- GOAL
Make an exact copy of the listing below.

- SUPPLIED DATA

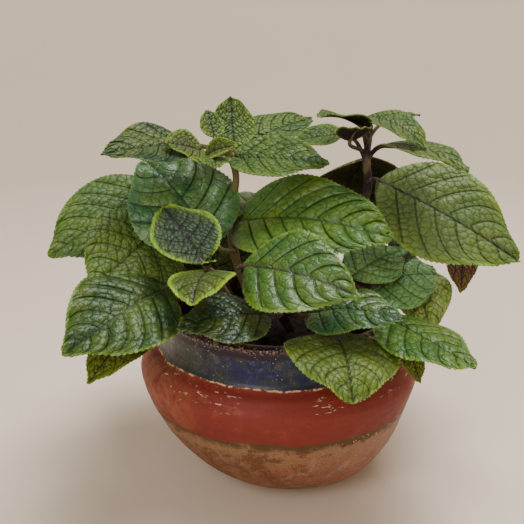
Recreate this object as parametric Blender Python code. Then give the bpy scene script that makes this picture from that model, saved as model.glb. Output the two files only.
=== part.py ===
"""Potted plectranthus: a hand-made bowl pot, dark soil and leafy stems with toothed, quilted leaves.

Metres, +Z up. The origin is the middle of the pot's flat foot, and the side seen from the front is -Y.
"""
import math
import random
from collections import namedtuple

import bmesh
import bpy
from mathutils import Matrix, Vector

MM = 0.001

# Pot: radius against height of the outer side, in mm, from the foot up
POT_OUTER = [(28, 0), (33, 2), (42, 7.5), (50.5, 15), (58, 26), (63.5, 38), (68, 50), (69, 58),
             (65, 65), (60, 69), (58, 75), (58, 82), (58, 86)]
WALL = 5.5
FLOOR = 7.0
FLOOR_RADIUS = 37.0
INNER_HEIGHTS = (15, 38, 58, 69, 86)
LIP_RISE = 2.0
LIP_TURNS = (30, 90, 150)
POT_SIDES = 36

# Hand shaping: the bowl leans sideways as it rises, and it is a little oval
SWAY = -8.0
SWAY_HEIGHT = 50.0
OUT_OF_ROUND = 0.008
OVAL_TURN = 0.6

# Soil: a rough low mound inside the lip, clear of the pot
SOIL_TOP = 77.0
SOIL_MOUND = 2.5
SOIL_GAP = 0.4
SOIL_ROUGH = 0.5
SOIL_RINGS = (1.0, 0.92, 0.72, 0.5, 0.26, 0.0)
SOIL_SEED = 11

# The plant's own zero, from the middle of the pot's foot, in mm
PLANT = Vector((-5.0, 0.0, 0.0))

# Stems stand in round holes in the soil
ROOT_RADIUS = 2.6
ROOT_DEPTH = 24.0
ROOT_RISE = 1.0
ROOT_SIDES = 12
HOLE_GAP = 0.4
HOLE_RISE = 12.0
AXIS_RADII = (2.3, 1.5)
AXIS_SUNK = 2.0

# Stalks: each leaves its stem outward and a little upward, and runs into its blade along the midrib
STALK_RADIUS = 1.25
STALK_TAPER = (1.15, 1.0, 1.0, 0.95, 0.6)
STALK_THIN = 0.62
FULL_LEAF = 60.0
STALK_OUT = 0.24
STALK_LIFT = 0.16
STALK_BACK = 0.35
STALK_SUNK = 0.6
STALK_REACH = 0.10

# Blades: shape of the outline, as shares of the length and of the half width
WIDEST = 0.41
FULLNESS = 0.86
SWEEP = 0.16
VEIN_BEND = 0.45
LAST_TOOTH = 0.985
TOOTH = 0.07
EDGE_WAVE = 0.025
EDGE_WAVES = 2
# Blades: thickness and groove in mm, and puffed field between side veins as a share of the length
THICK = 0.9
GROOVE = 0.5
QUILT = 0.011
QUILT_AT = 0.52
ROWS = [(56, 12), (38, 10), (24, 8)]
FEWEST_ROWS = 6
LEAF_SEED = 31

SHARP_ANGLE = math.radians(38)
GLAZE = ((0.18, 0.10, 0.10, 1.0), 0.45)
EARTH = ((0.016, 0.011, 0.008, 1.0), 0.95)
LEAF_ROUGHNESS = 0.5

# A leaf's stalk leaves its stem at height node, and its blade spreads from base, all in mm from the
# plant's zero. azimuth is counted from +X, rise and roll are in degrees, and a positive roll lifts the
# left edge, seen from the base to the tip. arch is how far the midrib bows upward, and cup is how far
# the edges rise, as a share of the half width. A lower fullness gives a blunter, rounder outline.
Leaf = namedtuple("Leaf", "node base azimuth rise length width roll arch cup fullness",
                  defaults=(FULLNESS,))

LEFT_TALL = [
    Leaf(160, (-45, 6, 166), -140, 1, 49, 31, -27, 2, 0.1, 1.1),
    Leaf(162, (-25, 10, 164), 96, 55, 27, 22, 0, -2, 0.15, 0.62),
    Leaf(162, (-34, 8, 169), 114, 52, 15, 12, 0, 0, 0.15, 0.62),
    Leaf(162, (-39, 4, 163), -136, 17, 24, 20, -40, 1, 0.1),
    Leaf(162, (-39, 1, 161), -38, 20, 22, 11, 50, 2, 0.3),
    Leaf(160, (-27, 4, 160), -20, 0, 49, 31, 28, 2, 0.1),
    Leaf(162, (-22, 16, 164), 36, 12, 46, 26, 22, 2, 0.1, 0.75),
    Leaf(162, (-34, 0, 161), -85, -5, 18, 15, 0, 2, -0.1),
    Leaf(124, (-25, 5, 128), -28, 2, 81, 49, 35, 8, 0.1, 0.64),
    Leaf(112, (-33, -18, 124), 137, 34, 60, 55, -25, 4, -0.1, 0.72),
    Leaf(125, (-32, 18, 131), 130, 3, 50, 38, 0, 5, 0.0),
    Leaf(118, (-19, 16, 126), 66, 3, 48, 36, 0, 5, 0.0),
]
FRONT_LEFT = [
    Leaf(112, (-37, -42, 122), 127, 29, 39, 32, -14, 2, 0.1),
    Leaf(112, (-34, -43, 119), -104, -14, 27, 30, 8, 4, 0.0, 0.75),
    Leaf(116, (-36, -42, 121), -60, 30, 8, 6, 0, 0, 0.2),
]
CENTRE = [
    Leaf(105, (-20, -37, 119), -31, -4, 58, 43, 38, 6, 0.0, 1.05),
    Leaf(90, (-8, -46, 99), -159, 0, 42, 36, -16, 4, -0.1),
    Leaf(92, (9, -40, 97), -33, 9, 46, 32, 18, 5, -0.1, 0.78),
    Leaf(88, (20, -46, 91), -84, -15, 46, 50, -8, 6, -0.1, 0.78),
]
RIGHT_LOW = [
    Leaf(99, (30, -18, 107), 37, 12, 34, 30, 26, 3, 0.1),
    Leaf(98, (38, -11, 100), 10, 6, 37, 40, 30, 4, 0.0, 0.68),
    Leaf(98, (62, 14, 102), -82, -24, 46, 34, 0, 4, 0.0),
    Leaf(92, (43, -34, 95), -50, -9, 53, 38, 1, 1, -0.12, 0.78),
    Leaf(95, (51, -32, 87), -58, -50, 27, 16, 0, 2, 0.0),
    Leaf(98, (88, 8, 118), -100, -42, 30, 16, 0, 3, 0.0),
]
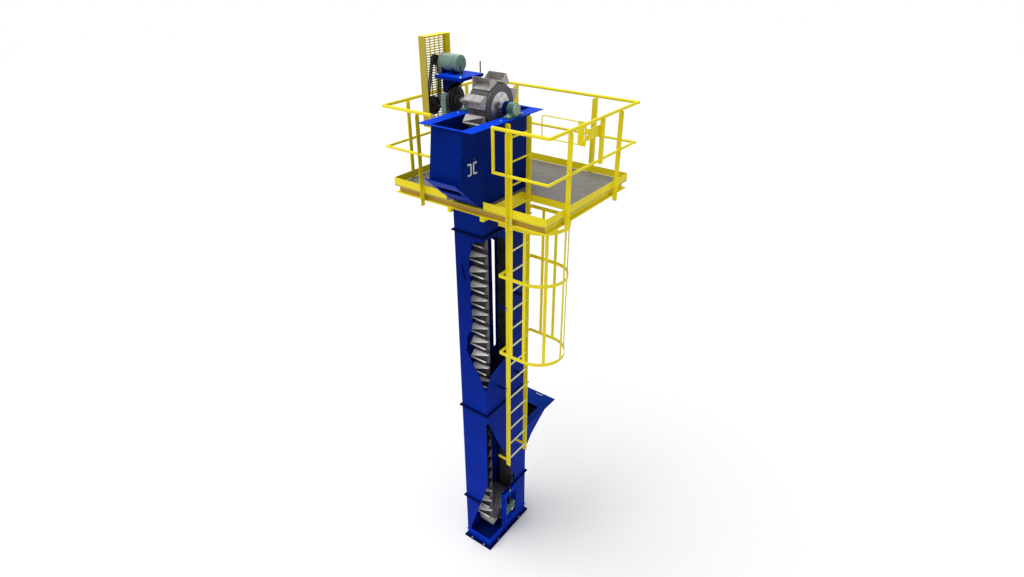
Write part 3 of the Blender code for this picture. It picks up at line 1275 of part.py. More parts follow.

- SOLUTION
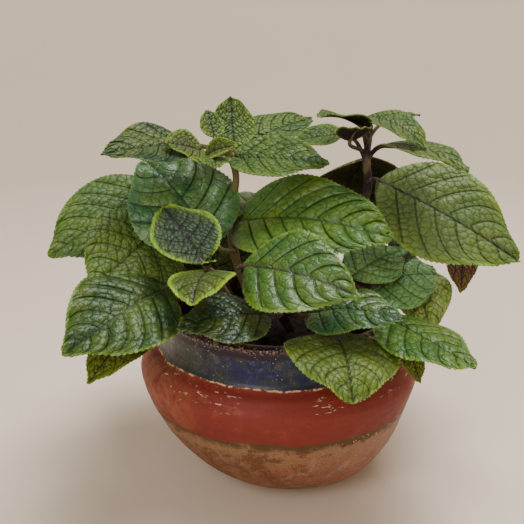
Recreate this object as parametric Blender Python code. Then give the bpy scene script that makes this picture from that model, saved as model.glb. Output the two files only.
=== part.py ===
"""Potted plectranthus: a hand-made bowl pot, dark soil and leafy stems with toothed, quilted leaves.

Metres, +Z up. The origin is the middle of the pot's flat foot, and the side seen from the front is -Y.
"""
import math
import random
from collections import namedtuple

import bmesh
import bpy
from mathutils import Matrix, Vector

MM = 0.001

# Pot: radius against height of the outer side, in mm, from the foot up
POT_OUTER = [(28, 0), (33, 2), (42, 7.5), (50.5, 15), (58, 26), (63.5, 38), (68, 50), (69, 58),
             (65, 65), (60, 69), (58, 75), (58, 82), (58, 86)]
WALL = 5.5
FLOOR = 7.0
FLOOR_RADIUS = 37.0
INNER_HEIGHTS = (15, 38, 58, 69, 86)
LIP_RISE = 2.0
LIP_TURNS = (30, 90, 150)
POT_SIDES = 36

# Hand shaping: the bowl leans sideways as it rises, and it is a little oval
SWAY = -8.0
SWAY_HEIGHT = 50.0
OUT_OF_ROUND = 0.008
OVAL_TURN = 0.6

# Soil: a rough low mound inside the lip, clear of the pot
SOIL_TOP = 77.0
SOIL_MOUND = 2.5
SOIL_GAP = 0.4
SOIL_ROUGH = 0.5
SOIL_RINGS = (1.0, 0.92, 0.72, 0.5, 0.26, 0.0)
SOIL_SEED = 11

# The plant's own zero, from the middle of the pot's foot, in mm
PLANT = Vector((-5.0, 0.0, 0.0))

# Stems stand in round holes in the soil
ROOT_RADIUS = 2.6
ROOT_DEPTH = 24.0
ROOT_RISE = 1.0
ROOT_SIDES = 12
HOLE_GAP = 0.4
HOLE_RISE = 12.0
AXIS_RADII = (2.3, 1.5)
AXIS_SUNK = 2.0

# Stalks: each leaves its stem outward and a little upward, and runs into its blade along the midrib
STALK_RADIUS = 1.25
STALK_TAPER = (1.15, 1.0, 1.0, 0.95, 0.6)
STALK_THIN = 0.62
FULL_LEAF = 60.0
STALK_OUT = 0.24
STALK_LIFT = 0.16
STALK_BACK = 0.35
STALK_SUNK = 0.6
STALK_REACH = 0.10

# Blades: shape of the outline, as shares of the length and of the half width
WIDEST = 0.41
FULLNESS = 0.86
SWEEP = 0.16
VEIN_BEND = 0.45
LAST_TOOTH = 0.985
TOOTH = 0.07
EDGE_WAVE = 0.025
EDGE_WAVES = 2
# Blades: thickness and groove in mm, and puffed field between side veins as a share of the length
THICK = 0.9
GROOVE = 0.5
QUILT = 0.011
QUILT_AT = 0.52
ROWS = [(56, 12), (38, 10), (24, 8)]
FEWEST_ROWS = 6
LEAF_SEED = 31

SHARP_ANGLE = math.radians(38)
GLAZE = ((0.18, 0.10, 0.10, 1.0), 0.45)
EARTH = ((0.016, 0.011, 0.008, 1.0), 0.95)
LEAF_ROUGHNESS = 0.5

# A leaf's stalk leaves its stem at height node, and its blade spreads from base, all in mm from the
# plant's zero. azimuth is counted from +X, rise and roll are in degrees, and a positive roll lifts the
# left edge, seen from the base to the tip. arch is how far the midrib bows upward, and cup is how far
# the edges rise, as a share of the half width. A lower fullness gives a blunter, rounder outline.
Leaf = namedtuple("Leaf", "node base azimuth rise length width roll arch cup fullness",
                  defaults=(FULLNESS,))

LEFT_TALL = [
    Leaf(160, (-45, 6, 166), -140, 1, 49, 31, -27, 2, 0.1, 1.1),
    Leaf(162, (-25, 10, 164), 96, 55, 27, 22, 0, -2, 0.15, 0.62),
    Leaf(162, (-34, 8, 169), 114, 52, 15, 12, 0, 0, 0.15, 0.62),
    Leaf(162, (-39, 4, 163), -136, 17, 24, 20, -40, 1, 0.1),
    Leaf(162, (-39, 1, 161), -38, 20, 22, 11, 50, 2, 0.3),
    Leaf(160, (-27, 4, 160), -20, 0, 49, 31, 28, 2, 0.1),
    Leaf(162, (-22, 16, 164), 36, 12, 46, 26, 22, 2, 0.1, 0.75),
    Leaf(162, (-34, 0, 161), -85, -5, 18, 15, 0, 2, -0.1),
    Leaf(124, (-25, 5, 128), -28, 2, 81, 49, 35, 8, 0.1, 0.64),
    Leaf(112, (-33, -18, 124), 137, 34, 60, 55, -25, 4, -0.1, 0.72),
    Leaf(125, (-32, 18, 131), 130, 3, 50, 38, 0, 5, 0.0),
    Leaf(118, (-19, 16, 126), 66, 3, 48, 36, 0, 5, 0.0),
]
FRONT_LEFT = [
    Leaf(112, (-37, -42, 122), 127, 29, 39, 32, -14, 2, 0.1),
    Leaf(112, (-34, -43, 119), -104, -14, 27, 30, 8, 4, 0.0, 0.75),
    Leaf(116, (-36, -42, 121), -60, 30, 8, 6, 0, 0, 0.2),
]
CENTRE = [
    Leaf(105, (-20, -37, 119), -31, -4, 58, 43, 38, 6, 0.0, 1.05),
    Leaf(90, (-8, -46, 99), -159, 0, 42, 36, -16, 4, -0.1),
    Leaf(92, (9, -40, 97), -33, 9, 46, 32, 18, 5, -0.1, 0.78),
    Leaf(88, (20, -46, 91), -84, -15, 46, 50, -8, 6, -0.1, 0.78),
]
RIGHT_LOW = [
    Leaf(99, (30, -18, 107), 37, 12, 34, 30, 26, 3, 0.1),
    Leaf(98, (38, -11, 100), 10, 6, 37, 40, 30, 4, 0.0, 0.68),
    Leaf(98, (62, 14, 102), -82, -24, 46, 34, 0, 4, 0.0),
    Leaf(92, (43, -34, 95), -50, -9, 53, 38, 1, 1, -0.12, 0.78),
    Leaf(95, (51, -32, 87), -58, -50, 27, 16, 0, 2, 0.0),
    Leaf(98, (88, 8, 118), -100, -42, 30, 16, 0, 3, 0.0),
]
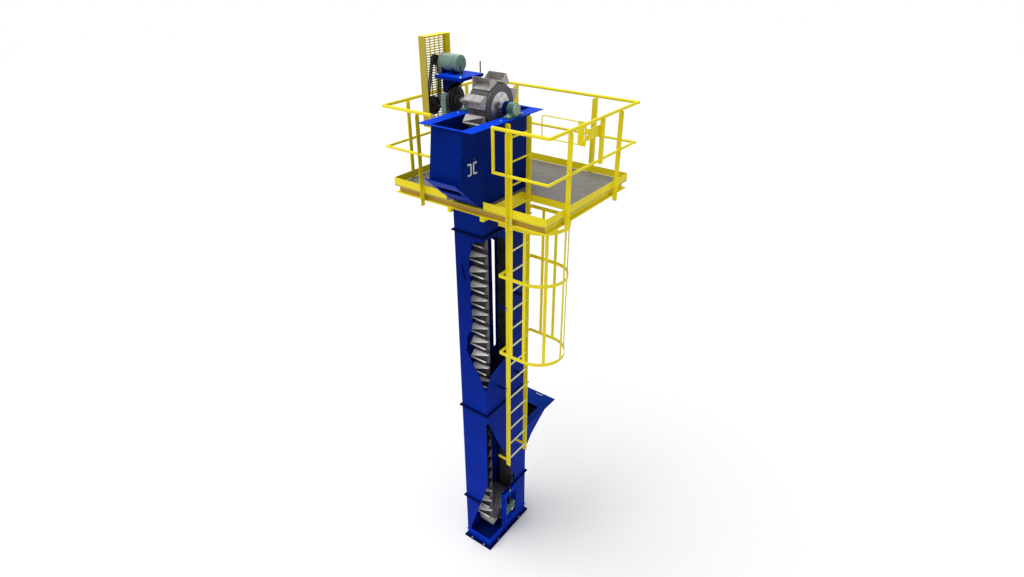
Write part 3 of the Blender code for this picture. It picks up at line 1275 of part.py. More parts follow.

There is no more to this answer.